Shares of budget carrier AirAsia fell to a six-month low as the Central Bureau of Investigation has registered a case against Air Asia Group CEO Tony Fernandes and others over alleged violation of norms for getting international flying licences.
The case relates to alleged violation of norms by the directors of the aviation company for relaxation of 5/20 rules in the aviation sector to get licences for international operations, as well as violation of the Foreign Investment Promotion Board (FIPB) rules. The 5/20 rule means that a company needs five years of experience and 20 aircraft to become eligible for the licence.
Officers raided AirAsia offices in major Indian cities as part of its investigation. However, AirAsia has denied any wrongdoing.
AirAsia shares fell as much as 6.3 per cent to 3.10 ringgit (78 cents) in Kuala Lumpur, their lowest level since late November, before edging up. The investigation is a blow in a market that AirAsia had singled out as a major destination to expand.
Corrine Png, CEO of Asian transport equity consultancy Crucial Perspective, told AFP investors might be concerned as “investigations are likely to impede” plans by AirAsia India to expand out of the domestic market next year.
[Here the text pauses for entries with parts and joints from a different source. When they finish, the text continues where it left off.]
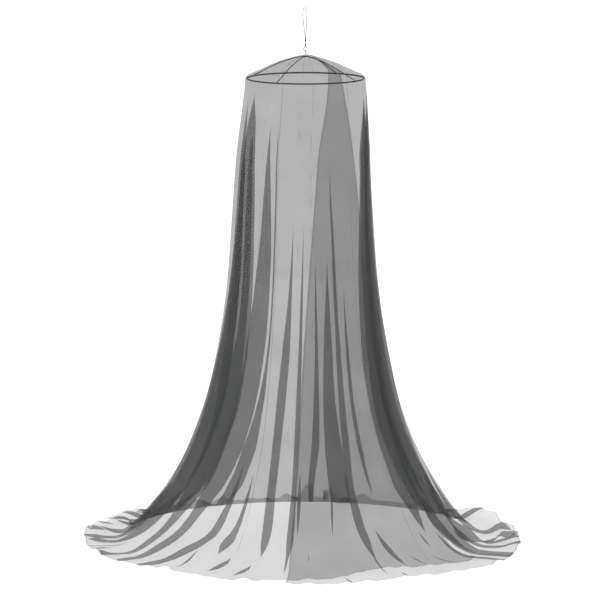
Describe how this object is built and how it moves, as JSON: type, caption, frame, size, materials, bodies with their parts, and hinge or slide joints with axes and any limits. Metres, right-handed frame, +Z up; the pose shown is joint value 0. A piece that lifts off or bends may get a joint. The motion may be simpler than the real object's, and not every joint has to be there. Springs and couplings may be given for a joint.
{
  "type": "mosquito net canopy with its hanging hoop and ribs",
  "caption": "Sheer net canopy on a round wire hoop with bowed ribs, hung by a clasp and a cord loop; it spreads in pleats and pools on the floor, with lapped front flaps.",
  "frame": {"origin": "the top of the cord loop, where a ceiling hook holds it", "axes": "+Z up, -Y out of the front where the net's flaps lap, +X to the right as seen from the front"},
  "size_m": [2.2362, 2.2136, 2.7351],
  "materials": {
    "net": "sheer knitted polyester net, dark grey, matt",
    "frame_steel": "dark grey lacquered steel wire, satin",
    "clasp_steel": "nickel-plated, polished",
    "bead": "dark grey, satin",
    "cord": "off-white braided cord"
  },
  "bodies": {
    "root": {"net_panel_1": "net", "net_panel_2": "net", "net_panel_3": "net", "net_panel_4": "net", "net_panel_5": "net", "net_panel_6": "net", "net_panel_7": "net", "net_panel_8": "net", "net_panel_9": "net", "net_panel_10": "net", "hoop": "frame_steel", "rib_1": "frame_steel", "rib_2": "frame_steel", "rib_3": "frame_steel", "rib_4": "frame_steel", "hub": "frame_steel", "hub_eye": "clasp_steel", "clasp_neck": "clasp_steel", "clasp_hook": "clasp_steel", "clasp_gate": "clasp_steel", "cord_bead": "bead", "cord_loop": "cord"}
  },
  "joints": []
}
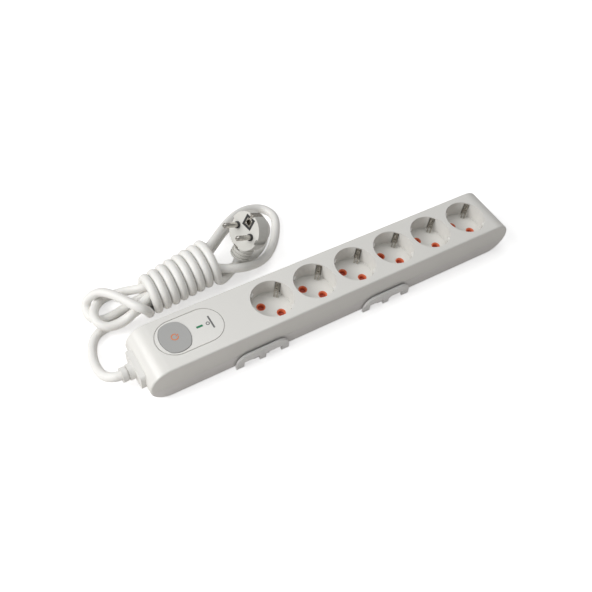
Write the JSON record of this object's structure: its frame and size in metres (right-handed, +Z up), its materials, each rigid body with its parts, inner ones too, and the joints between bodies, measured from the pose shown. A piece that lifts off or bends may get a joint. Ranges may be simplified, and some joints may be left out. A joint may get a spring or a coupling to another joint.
{
  "type": "switched socket strip",
  "caption": "Long rounded socket strip with a push-button control end, shuttered sockets in a row, clip-on wall cradles and a hanked supply cord with an angled plug.",
  "frame": {"origin": "centre of the strip's underside, on the plane it rests on", "axes": "+X along the strip away from the cord end, +Y towards the hanked cord, +Z up out of the sockets"},
  "size_m": [0.4204, 0.162, 0.0729],
  "materials": {
    "cover_white": "smooth glossy off-white moulding",
    "base_white": "smooth off-white moulding, a little duller",
    "panel_white": "smooth off-white inlay with faint grey marks",
    "button_grey": "satin mid-grey",
    "symbol_orange": "printed orange",
    "spring_steel": "bright drawn wire",
    "switch_black": "black moulding",
    "plunger_ivory": "natural nylon",
    "contact_brass": "stamped brass",
    "board_green": "green solder mask",
    "screw_steel": "zinc-plated steel",
    "varistor_blue": "dipped coating",
    "fuse_tan": "ceramic sleeve",
    "capacitor_yellow": "moulded box",
    "lamp_green": "tinted lamp",
    "lens_green": "translucent green window",
    "shutter_orange": "orange-red moulding",
    "shutter_red": "orange-red moulding",
    "earth_nickel": "nickel-plated strip",
    "wire_brown": "insulated wire",
    "wire_blue": "insulated wire",
    "wire_green_yellow": "insulated wire",
    "relief_white": "satin off-white",
    "clamp_white": "satin off-white",
    "cradle_grey": "satin light grey-white",
    "cord_white": "fine-grained white jacket",
    "plug_white": "smooth off-white moulding",
    "pin_nickel": "nickel-plated pin",
    "collar_dark": "dark insulating collar"
  },
  "bodies": {
    "housing": {"top_cover": "cover_white", "base_cover": "base_white", "control_panel": "panel_white", "button_spring": "spring_steel", "switch_body": "switch_black", "switch_terminals": "contact_brass", "circuit_board": "board_green", "board_screws": "screw_steel", "varistors": "varistor_blue", "thermal_fuse": "fuse_tan", "filter_capacitor": "capacitor_yellow", "led_lamp": "lamp_green", "led_lens": "lens_green", "shutter_guide_1": "shutter_orange", "shutter_guide_2": "shutter_orange", "shutter_guide_3": "shutter_orange", "shutter_guide_4": "shutter_orange", "shutter_guide_5": "shutter_orange", "shutter_guide_6": "shutter_orange", "live_busbar": "contact_brass", "neutral_busbar": "contact_brass", "earth_contacts": "earth_nickel", "live_wire_in": "wire_brown", "neutral_wire_in": "wire_blue", "earth_wire": "wire_green_yellow", "live_wire_out": "wire_brown", "neutral_wire_out": "wire_blue", "strain_relief": "relief_white", "cord_clamp": "clamp_white", "clamp_screws": "screw_steel", "housing_screws": "screw_steel", "wall_cradle_left": "cradle_grey", "wall_cradle_right": "cradle_grey", "power_cord": "cord_white", "plug_body": "plug_white", "plug_pins": "pin_nickel", "plug_pin_collars": "collar_dark", "plug_earth_frame": "collar_dark", "plug_earth_contacts": "earth_nickel"},
    "button": {"power_button": "button_grey", "button_symbol": "symbol_orange", "switch_plunger": "plunger_ivory"},
    "shutter_body_1": {"shutter_1": "shutter_red"},
    "shutter_body_2": {"shutter_2": "shutter_red"},
    "shutter_body_3": {"shutter_3": "shutter_red"},
    "shutter_body_4": {"shutter_4": "shutter_red"},
    "shutter_body_5": {"shutter_5": "shutter_red"},
    "shutter_body_6": {"shutter_6": "shutter_red"}
  },
  "joints": [
    {"name": "button_press", "type": "slide", "parent": "housing", "child": "button", "axis": [0, 0, -1], "range_m": [0, 0.0025], "stiffness_N_per_m": 400, "deforming": ["button_spring"]},
    {"name": "shutter_1_slide", "type": "slide", "parent": "housing", "child": "shutter_body_1", "axis": [0.7071, -0.7071, 0], "range_m": [0, 0.0065], "stiffness_N_per_m": 80},
    {"name": "shutter_2_slide", "type": "slide", "parent": "housing", "child": "shutter_body_2", "axis": [0.7071, -0.7071, 0], "range_m": [0, 0.0065], "stiffness_N_per_m": 80},
    {"name": "shutter_3_slide", "type": "slide", "parent": "housing", "child": "shutter_body_3", "axis": [0.7071, -0.7071, 0], "range_m": [0, 0.0065], "stiffness_N_per_m": 80},
    {"name": "shutter_4_slide", "type": "slide", "parent": "housing", "child": "shutter_body_4", "axis": [0.7071, -0.7071, 0], "range_m": [0, 0.0065], "stiffness_N_per_m": 80},
    {"name": "shutter_5_slide", "type": "slide", "parent": "housing", "child": "shutter_body_5", "axis": [0.7071, -0.7071, 0], "range_m": [0, 0.0065], "stiffness_N_per_m": 80},
    {"name": "shutter_6_slide", "type": "slide", "parent": "housing", "child": "shutter_body_6", "axis": [0.7071, -0.7071, 0], "range_m": [0, 0.0065], "stiffness_N_per_m": 80}
  ]
}
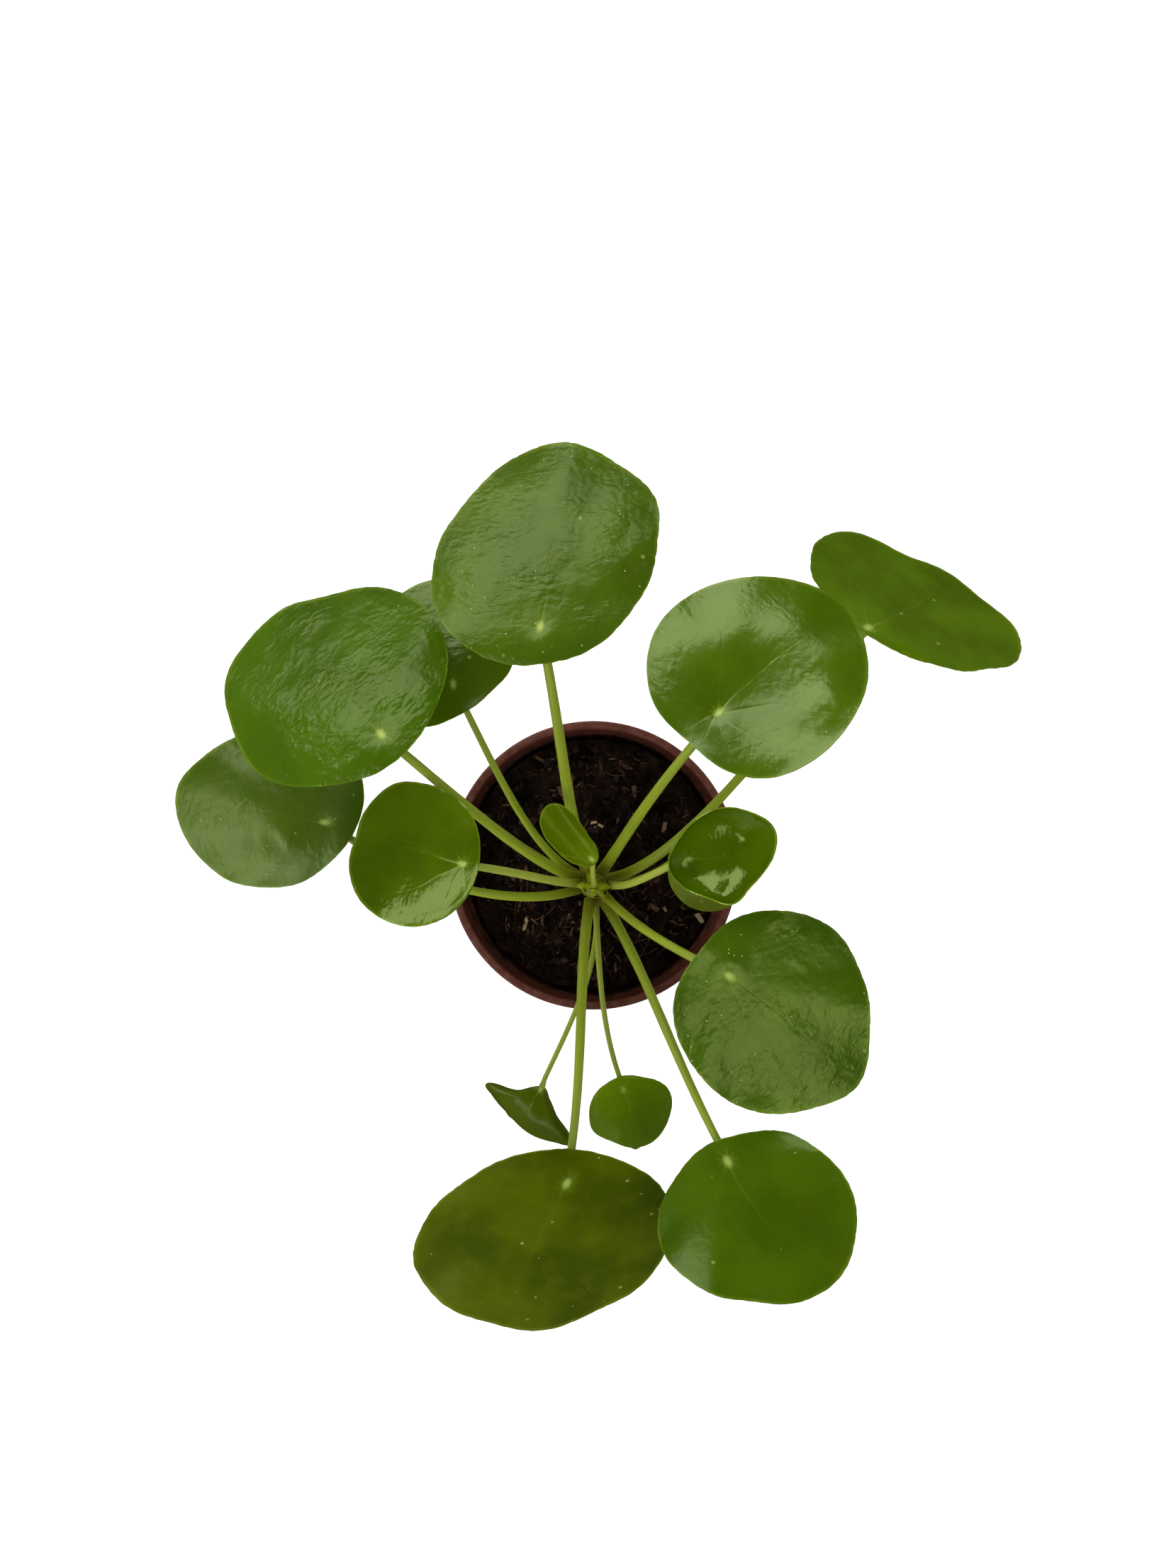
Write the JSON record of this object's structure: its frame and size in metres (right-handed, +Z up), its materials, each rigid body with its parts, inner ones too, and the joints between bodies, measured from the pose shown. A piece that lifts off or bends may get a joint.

“International flights will be more lucrative for AirAsia India than domestic operations where competition is stiff.” But she also noted that the impact on AirAsia as a whole was likely to be minor as the India branch was only a small part of the company.
AirAsia and its local joint venture partner Tata Sons had launched domestic flight operations in India in 2014 by offering eye-catching promotional fares to lure budget travellers. Fernandes, a millionaire ex-music executive, has styled himself as Asia’s answer to British tycoon Richard Branson.
The company ran into trouble this month when Air Asia India’s CEO Amar Abrol stepped down, citing personal reasons.